O'Glove takes to task the talking heads we see on CNBC and Bloomberg, strongly critiquing them by saying that they are, using social critic Daniel Boorstein's definition of celebrity, famous for being famous. He lambastes most analysts as being too close to management with all of their knowledge of the companies they are following being spoon fed to them by the Investor Relations Department. He makes a strong cases that the individual investor can and will do a better job by getting the publicly available SEC filings (10Q and 10Ks) and pulling them apart on their own. It is interesting to put this comment in perspective by noting this was said prior to the advent of the Internet. Back then getting a 10Q or 10K was a much more difficult process. Today, it is a couple of mouse-clicks away via your web browser.

In the chapter And Don't Trust Your Auditor he speaks to the fundamental conflicts of interest, which weren't new to the Bubble Years, confronting auditors, making it impossible for us to trust their opinions. He points out the full range of these conflicts of interest. At the end, the only remedy he sees, is to not trust the auditor, but to get the source material yourself (those ever present 10Q and 10Ks) and dig through them yourself.

Getting Started
In the first two chapters of Quality of Earnings O'Glove hammers home, again and again, the simple message: Only you can be trusted! It is only you that can go through the data available and come up with a sense of the strength or weakness of a company.

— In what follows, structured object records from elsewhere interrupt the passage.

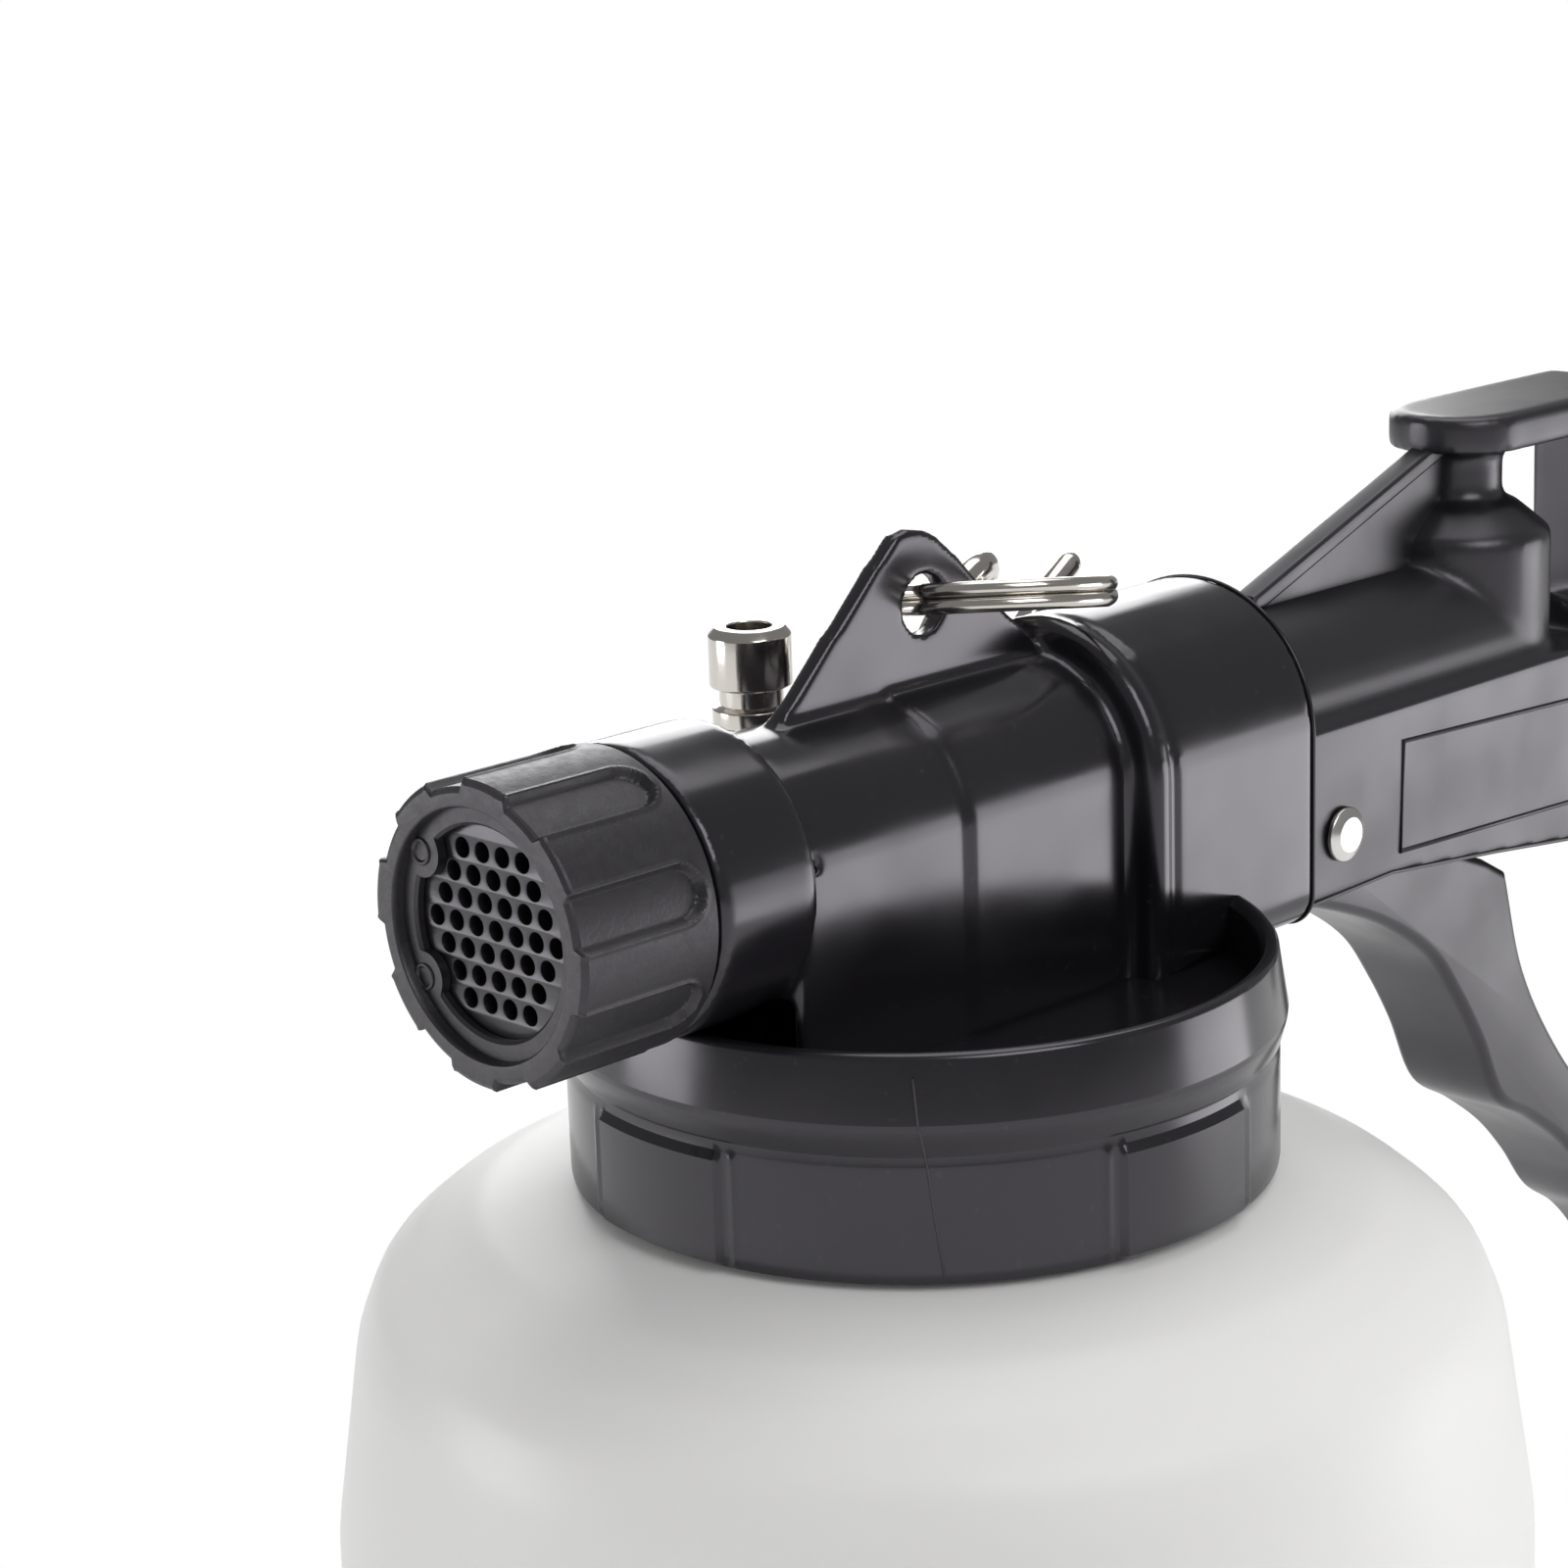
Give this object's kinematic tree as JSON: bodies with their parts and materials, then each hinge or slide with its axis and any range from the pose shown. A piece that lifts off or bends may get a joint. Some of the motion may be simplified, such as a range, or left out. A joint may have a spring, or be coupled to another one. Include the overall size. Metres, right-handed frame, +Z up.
{
  "type": "vacuum fluid extractor",
  "caption": "Air-operated venturi head with pistol grip, trigger, wire hook and clear dip tube on a round white bottle.",
  "frame": {"origin": "centre of the bottle's base, on the floor", "axes": "+Z up the bottle and through the cap; +X towards the silencer, so the grip points to -X; +Y to the left of the silencer"},
  "size_m": [0.3154, 0.128, 0.248],
  "materials": {
    "gloss_black": "moulded, glossy",
    "satin_black": "moulded, semi-matt",
    "matt_black": "moulded, fine leathery texture",
    "rubber": "plain",
    "white_plastic": "white, slightly translucent, satin",
    "clear_tube": "clear and flexible",
    "nickel": "nickel plated",
    "steel": "plain",
    "brass": "turned",
    "felt": "felt"
  },
  "bodies": {
    "bottle": {"bottle": "white_plastic"},
    "seal": {"neck_seal": "rubber"},
    "head": {"venturi_head": "gloss_black", "air_nozzle": "brass", "nozzle_oring": "rubber", "mixing_tube": "white_plastic", "silencer_cap": "matt_black", "silencer_grille": "satin_black", "silencer_pad": "felt", "fitting_seal": "rubber", "hose_fitting": "nickel", "dip_tube": "clear_tube", "gun_body": "satin_black", "body_oring": "rubber", "inlet_seal": "rubber", "inlet_fitting": "brass", "inlet_screen": "steel", "valve_seat": "brass", "stem_oring": "rubber", "valve_spring": "steel", "trigger_pin": "steel"},
    "valve": {"valve_stem": "steel"},
    "trigger": {"trigger": "satin_black"},
    "clip": {"trigger_clip": "nickel"},
    "ring": {"split_ring": "nickel"},
    "hook": {"hang_hook": "nickel"}
  },
  "joints": [
    {"name": "head_lift", "type": "slide", "parent": "bottle", "child": "seal", "axis": [0, 0, 1], "range_m": [0, 0.15]},
    {"name": "head_turn", "type": "hinge", "parent": "seal", "child": "head", "pos_m": [0, 0, 0.19], "axis": [0, 0, 1], "continuous": true},
    {"name": "trigger_pull", "type": "hinge", "parent": "head", "child": "trigger", "pos_m": [-0.0557, 0, 0.20592], "axis": [0, 1, 0], "range_deg": [0, 22], "stiffness_Nm_per_rad": 0.5, "springref_deg": -17.19},
    {"name": "valve_lift", "type": "slide", "parent": "head", "child": "valve", "axis": [0, 0, 1], "range_m": [0, 0.0064], "deforming": ["valve_spring"]},
    {"name": "clip_swing", "type": "hinge", "parent": "head", "child": "clip", "pos_m": [-0.2075, 0, 0.1605], "axis": [0, 1, 0], "range_deg": [-78, 60]},
    {"name": "ring_swing", "type": "hinge", "parent": "head", "child": "ring", "pos_m": [-0.001, 0, 0.24], "axis": [0, 1, 0], "range_deg": [0, 95]},
    {"name": "hook_swing", "type": "hinge", "parent": "ring", "child": "hook", "pos_m": [-0.01698, -0.009, 0.2366], "axis": [-0.8202, 0.5721, 0], "range_deg": [0, 40]}
  ],
  "couplings": [
    {"joint": "valve_lift", "follows": "trigger_pull", "m_per_rad": 0.016504}
  ]
}
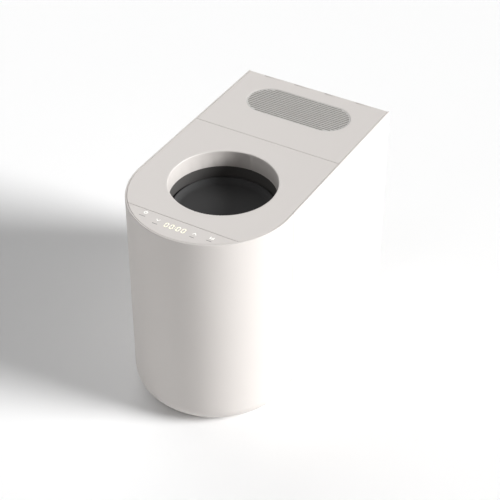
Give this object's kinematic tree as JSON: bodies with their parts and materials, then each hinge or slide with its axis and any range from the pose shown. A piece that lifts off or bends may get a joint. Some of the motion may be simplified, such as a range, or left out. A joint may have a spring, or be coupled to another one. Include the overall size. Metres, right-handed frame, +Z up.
{
  "type": "trash compactor",
  "caption": "Free-standing kitchen waste compactor with a round top mouth, a screw-driven tilting press plate, a pull-out bin drawer in its round front and a hinged rear cover over a fan",
  "frame": {"origin": "middle of the body's footprint on the floor", "axes": "+Z up, -Y towards the round front that the drawer pulls out of, +X to the right when facing the flat back"},
  "size_m": [0.305, 0.5399, 0.42],
  "materials": {
    "shell_white": "warm off-white moulded plastic with a fine satin grain",
    "grille_grey": "light grey moulded plastic",
    "panel_grey": "grey powder coat",
    "press_dark": "dark grey matt powder coat",
    "chute_dark": "dark grey moulded plastic",
    "frame_steel": "bare zinc-plated sheet",
    "slide_zinc": "bright zinc plate",
    "ground_steel": "ground and lightly oiled",
    "screw_steel": "zinc-plated screw heads",
    "bearing_steel": "hardened, lightly oiled",
    "bronze": "sintered bronze",
    "cast_grey": "as cast with grey primer",
    "gearbox_metal": "die cast",
    "motor_metal": "dark enamel",
    "pulley_grey": "glass-filled plastic",
    "belt_rubber": "black rubber",
    "foot_rubber": "matt rubber",
    "black_plastic": "black moulded plastic",
    "rocker_black": "polished black plastic",
    "housing_grey": "mid grey moulded plastic",
    "bin_grey": "grey moulded plastic",
    "carbon": "pleated carbon-loaded felt",
    "board_green": "green lacquered board",
    "label_grey": "printed dark grey",
    "display_light": "lit pale yellow window",
    "symbol_light": "lit white window"
  },
  "bodies": {
    "chassis": {"base_plate": "frame_steel", "rubber_feet": "foot_rubber", "base_screws": "screw_steel", "body_shell": "shell_white", "back_panel": "panel_grey", "back_screws": "screw_steel", "side_frame_left": "frame_steel", "side_frame_right": "frame_steel", "mid_deck": "frame_steel", "top_frame": "frame_steel", "top_deck": "shell_white", "control_panel": "shell_white", "display_digits": "display_light", "touch_symbols": "symbol_light", "symbol_labels": "label_grey", "display_board": "board_green", "press_chute": "chute_dark", "guide_rods": "ground_steel", "screw_bearings": "bearing_steel", "drive_belts": "belt_rubber", "motor_bracket": "frame_steel", "gearbox": "gearbox_metal", "drive_motor": "motor_metal", "slide_outers": "slide_zinc", "magnet_catches": "black_plastic", "limit_switches": "black_plastic", "cover_hinge_pin": "ground_steel", "filter_housing": "housing_grey", "carbon_filter": "carbon", "fan_frame": "black_plastic", "power_supply": "slide_zinc", "control_board": "board_green", "inlet_recess": "black_plastic", "power_inlet": "black_plastic"},
    "ram": {"ram_yoke": "cast_grey", "screw_nuts": "bronze", "guide_bushes": "bronze", "shaft_bearings": "bronze", "tilt_motor": "motor_metal"},
    "press": {"tilt_shaft": "ground_steel", "worm_wheel": "bronze", "plate_carrier": "cast_grey", "press_plate": "press_dark"},
    "worm": {"tilt_worm": "ground_steel"},
    "left_screw": {"power_screw_left": "ground_steel", "screw_pulley_left": "pulley_grey"},
    "right_screw": {"power_screw_right": "ground_steel", "screw_pulley_right": "pulley_grey"},
    "motor_drive": {"output_shaft": "ground_steel", "motor_pulley": "pulley_grey"},
    "drawer": {"drawer_front": "shell_white", "drawer_tray": "frame_steel", "waste_bin": "bin_grey", "slide_inners": "slide_zinc", "strike_plates": "slide_zinc"},
    "slide_middle": {"slide_middles": "slide_zinc"},
    "cover": {"rear_cover": "shell_white", "exhaust_grille": "grille_grey"},
    "fan": {"fan_rotor": "black_plastic"},
    "rocker": {"rocker_switch": "rocker_black"}
  },
  "joints": [
    {"name": "ram_slide", "type": "slide", "parent": "chassis", "child": "ram", "axis": [0, 0, 1], "range_m": [-0.125, 0]},
    {"name": "plate_tilt", "type": "hinge", "parent": "ram", "child": "press", "pos_m": [0, -0.053, 0.34], "axis": [1, 0, 0], "range_deg": [0, 85]},
    {"name": "worm_turn", "type": "hinge", "parent": "ram", "child": "worm", "pos_m": [0.121, -0.0316, 0.34], "axis": [0, 0, 1], "range_deg": [0, 2600]},
    {"name": "left_screw_turn", "type": "hinge", "parent": "chassis", "child": "left_screw", "pos_m": [-0.125, -0.01, 0.17], "axis": [0, 0, 1], "range_deg": [0, 7510]},
    {"name": "right_screw_turn", "type": "hinge", "parent": "chassis", "child": "right_screw", "pos_m": [0.125, -0.01, 0.17], "axis": [0, 0, 1], "range_deg": [0, 7510]},
    {"name": "motor_turn", "type": "hinge", "parent": "chassis", "child": "motor_drive", "pos_m": [0, 0.132, 0.17], "axis": [0, 0, 1], "range_deg": [0, 7510]},
    {"name": "drawer_slide", "type": "slide", "parent": "chassis", "child": "drawer", "axis": [0, -1, 0], "range_m": [0, 0.3]},
    {"name": "slide_member", "type": "slide", "parent": "chassis", "child": "slide_middle", "axis": [0, -1, 0], "range_m": [0, 0.15]},
    {"name": "cover_hinge", "type": "hinge", "parent": "chassis", "child": "cover", "pos_m": [0, 0.2675, 0.4175], "axis": [-1, 0, 0], "range_deg": [0, 95]},
    {"name": "fan_turn", "type": "hinge", "parent": "chassis", "child": "fan", "pos_m": [0, 0.1905, 0.33], "axis": [0, 0, 1], "continuous": true},
    {"name": "rocker_tilt", "type": "hinge", "parent": "chassis", "child": "rocker", "pos_m": [-0.04, 0.256, 0.084], "axis": [-1, 0, 0], "range_deg": [0, 18]}
  ],
  "couplings": [
    {"joint": "worm_turn", "follows": "plate_tilt", "ratio": 30},
    {"joint": "left_screw_turn", "follows": "ram_slide", "rad_per_m": -1047.2},
    {"joint": "right_screw_turn", "follows": "ram_slide", "rad_per_m": -1047.2},
    {"joint": "motor_turn", "follows": "ram_slide", "rad_per_m": -1047.2},
    {"joint": "slide_member", "follows": "drawer_slide", "ratio": 0.5}
  ]
}
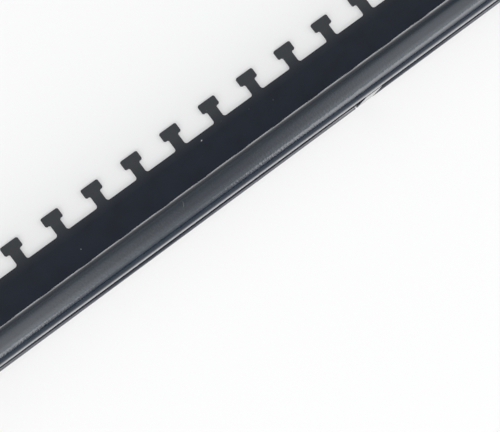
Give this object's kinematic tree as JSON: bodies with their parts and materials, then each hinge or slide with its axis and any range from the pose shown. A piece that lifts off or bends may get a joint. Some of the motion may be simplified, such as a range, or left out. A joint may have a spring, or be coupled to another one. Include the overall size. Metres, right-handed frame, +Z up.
{
  "type": "horizontal cable manager",
  "caption": "Black 19-inch rack cable manager, one unit high: folded tray with a row of T-shaped tie tabs and a round bar above its front edge.",
  "frame": {"origin": "middle of the footprint, on the plane that the tray rests on", "axes": "+X along the rack's width, +Y from the bar towards the tie tabs (rear), +Z up"},
  "size_m": [0.4826, 0.0434, 0.0441],
  "materials": {
    "sheet_paint": "black powder coat, fine texture",
    "bar_paint": "black powder coat, smooth, semi-gloss",
    "black_steel": "black zinc plated",
    "zinc_steel": "zinc plated"
  },
  "bodies": {
    "root": {"tray": "sheet_paint", "front_bar": "bar_paint", "left_bracket": "sheet_paint", "right_bracket": "sheet_paint", "post_rivet_nut": "zinc_steel", "post_screw": "black_steel", "left_bar_plug": "zinc_steel", "left_bar_washer": "black_steel", "left_bar_screw": "black_steel", "left_front_nut": "zinc_steel", "left_front_tray_screw": "black_steel", "left_rear_nut": "zinc_steel", "left_rear_tray_screw": "black_steel", "right_bar_plug": "zinc_steel", "right_bar_washer": "black_steel", "right_bar_screw": "black_steel", "right_front_nut": "zinc_steel", "right_front_tray_screw": "black_steel", "right_rear_nut": "zinc_steel", "right_rear_tray_screw": "black_steel"}
  },
  "joints": []
}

I agree with this message in part, but I also see great value in what I have come to call "Open Stock Analysis", which forces me to reject the raw rugged individualism of O'Glove's message. Much like more can be achieved, with higher quality, in the "Open Source Development Model" with respect to software development, I believe that working collaboratively in an online community will help us to quickly identify the strongest companies (quickly implementing features) with the best value, while avoiding the portfolio killers (bugs).